今という時間 - [161]
「イギリス人の言語感覚」
村瀬 順子(むらせ よりこ)
イギリス人は見知らぬ人と会話を始める時に天気の話題を持ち出すことが多いそうだ。差し障りのない話題であるだけでなく、相手がどのような話し方をするかによってその人の階級や教育の程度を瞬時に察知できるからだと言う。
これをイギリス人の階級意識の表れと考えると閉鎖的に見えるが、彼らは自国の言語に対してそれだけ鋭い感覚と関心を持っているということだ。イギリスで社会的に尊敬される地位に就くためには洗練された話し方を習得することが不可欠であると言われる。そうした考え方は、文化としてのことばの継承と発展に大いに貢献しているに違いない。

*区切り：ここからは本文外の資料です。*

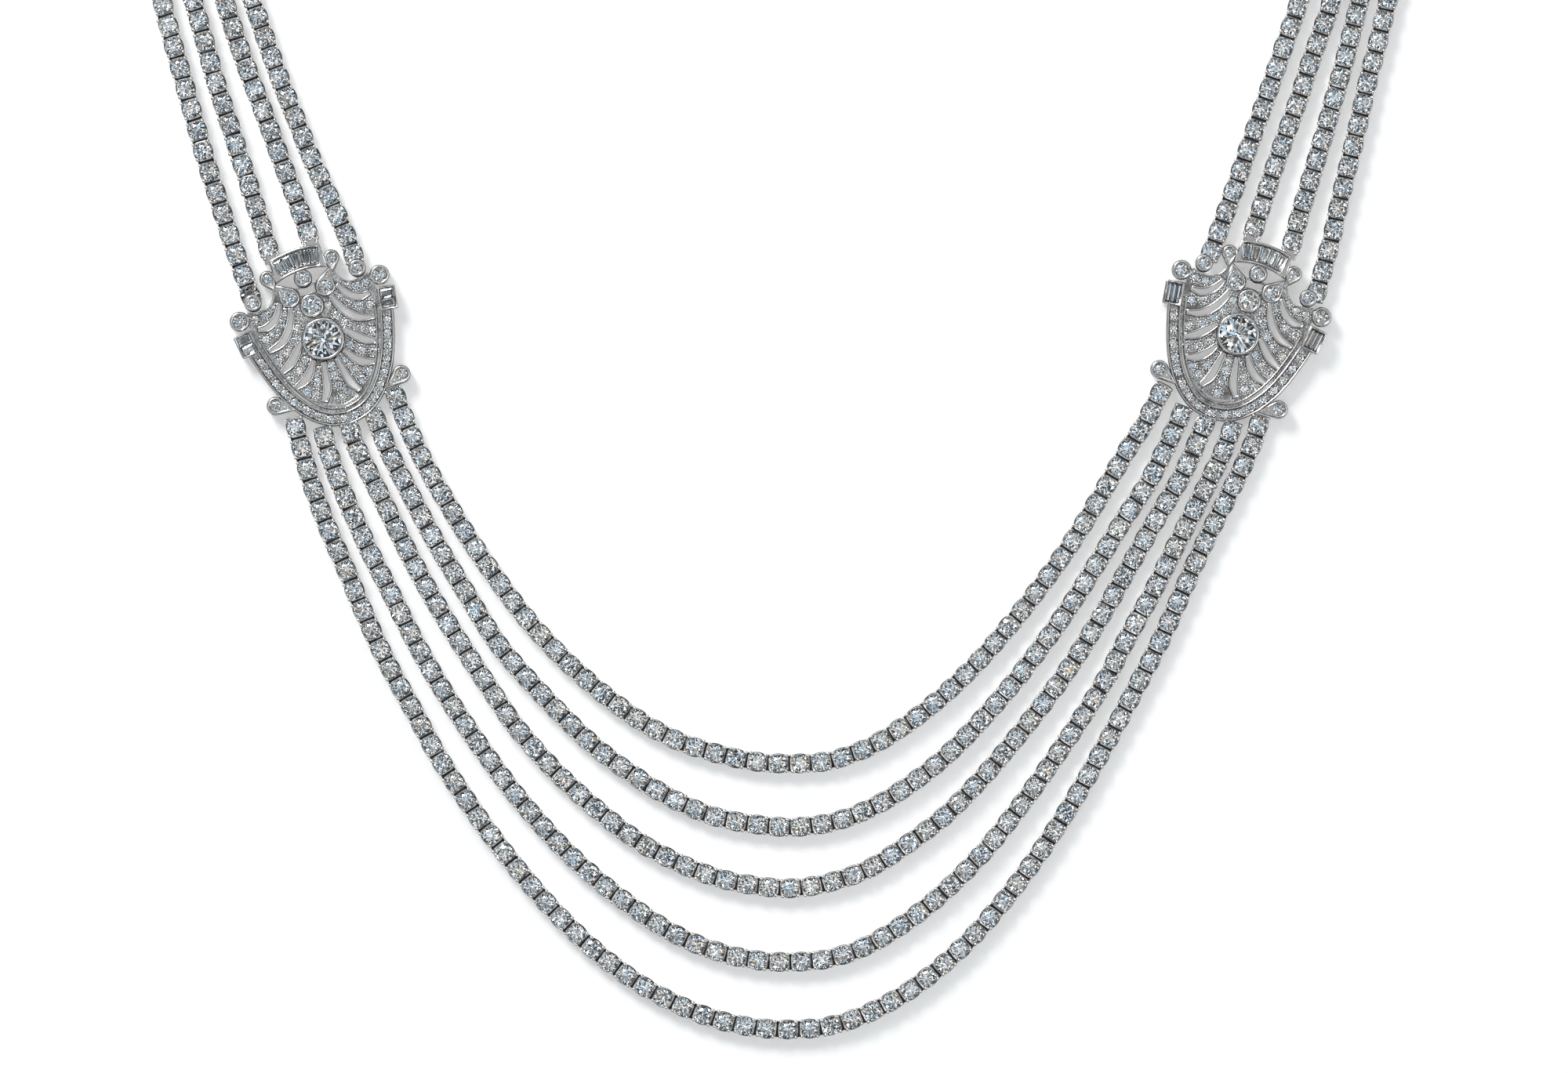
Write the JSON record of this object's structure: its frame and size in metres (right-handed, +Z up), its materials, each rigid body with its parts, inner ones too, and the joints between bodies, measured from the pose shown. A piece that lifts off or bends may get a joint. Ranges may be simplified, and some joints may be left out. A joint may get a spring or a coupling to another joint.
{
  "type": "diamond necklace",
  "caption": "Flat-lying diamond necklace: curved front rows of round stones between two pierced shield plaques, rows up each side to a plain bar clasp.",
  "frame": {"origin": "on the surface that the necklace lies on, in the middle of its outline", "axes": "+Z up from that surface, through the stones' tables; +Y from the front rows to the clasp; +X to the right as the picture shows it"},
  "size_m": [0.1632, 0.1878, 0.0034],
  "materials": {
    "white_gold": "polished",
    "stone_row": "polished claws and cut stones",
    "diamond": "cut and polished"
  },
  "bodies": {
    "root": {"front_row_1": "stone_row", "front_row_2": "stone_row", "front_row_3": "stone_row", "front_row_4": "stone_row", "front_row_5": "stone_row", "left_row_1": "stone_row", "left_row_2": "stone_row", "left_row_3": "stone_row", "left_row_4": "stone_row", "right_row_1": "stone_row", "right_row_2": "stone_row", "right_row_3": "stone_row", "right_row_4": "stone_row", "left_plaque_frame": "white_gold", "left_centre_stone": "diamond", "left_upper_stone": "diamond", "left_top_stone": "diamond", "left_outer_pear_stone": "diamond", "left_inner_pear_stone": "diamond", "left_outer_arch_collet_stone": "diamond", "left_inner_arch_collet_stone": "diamond", "left_outer_shoulder_stone": "diamond", "left_inner_shoulder_stone": "diamond", "left_outer_row_collet_stone": "diamond", "left_inner_row_collet_stone": "diamond", "left_outer_drop_stone": "diamond", "left_inner_drop_stone": "diamond", "left_arch_baguettes": "diamond", "left_outer_box_baguettes": "diamond", "left_inner_box_baguettes": "diamond", "left_border_stones": "diamond", "left_outer_fan_stones": "diamond", "left_middle_fan_stones": "diamond", "left_inner_fan_stones": "diamond", "right_plaque_frame": "white_gold", "right_centre_stone": "diamond", "right_upper_stone": "diamond", "right_top_stone": "diamond", "right_outer_pear_stone": "diamond", "right_inner_pear_stone": "diamond", "right_outer_arch_collet_stone": "diamond", "right_inner_arch_collet_stone": "diamond", "right_outer_shoulder_stone": "diamond", "right_inner_shoulder_stone": "diamond", "right_outer_row_collet_stone": "diamond", "right_inner_row_collet_stone": "diamond", "right_outer_drop_stone": "diamond", "right_inner_drop_stone": "diamond", "right_arch_baguettes": "diamond", "right_outer_box_baguettes": "diamond", "right_inner_box_baguettes": "diamond", "right_border_stones": "diamond", "right_outer_fan_stones": "diamond", "right_middle_fan_stones": "diamond", "right_inner_fan_stones": "diamond", "clasp": "white_gold"}
  },
  "joints": []
}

ミュージカル『マイ・フェア・レディ』が、ロンドンの劇場で今なお人気を博していることも、彼らのことばへの強い関心を示している。下町の花売り娘イライザは、ヒギンズ教授の特訓を受けて強い訛りを矯正され、上流階級のアクセントをマスターし、遂に外国のプリンセスと噂されるまでになる。そこには上流階級への痛烈な皮肉が込められているのだが、言語学者ヒギンズ教授の主張は別のところにある。「シェイクスピアとミルトンと聖書」の言語である素晴らしい英語を次世代に正しく伝えるべきだという主張である。
翻って、日本語はどうだろうか。若者たちのことばの乱れが気になる今日、次世代にどのような日本語をどう伝えていくべきかを真剣に考える必要性を痛感する。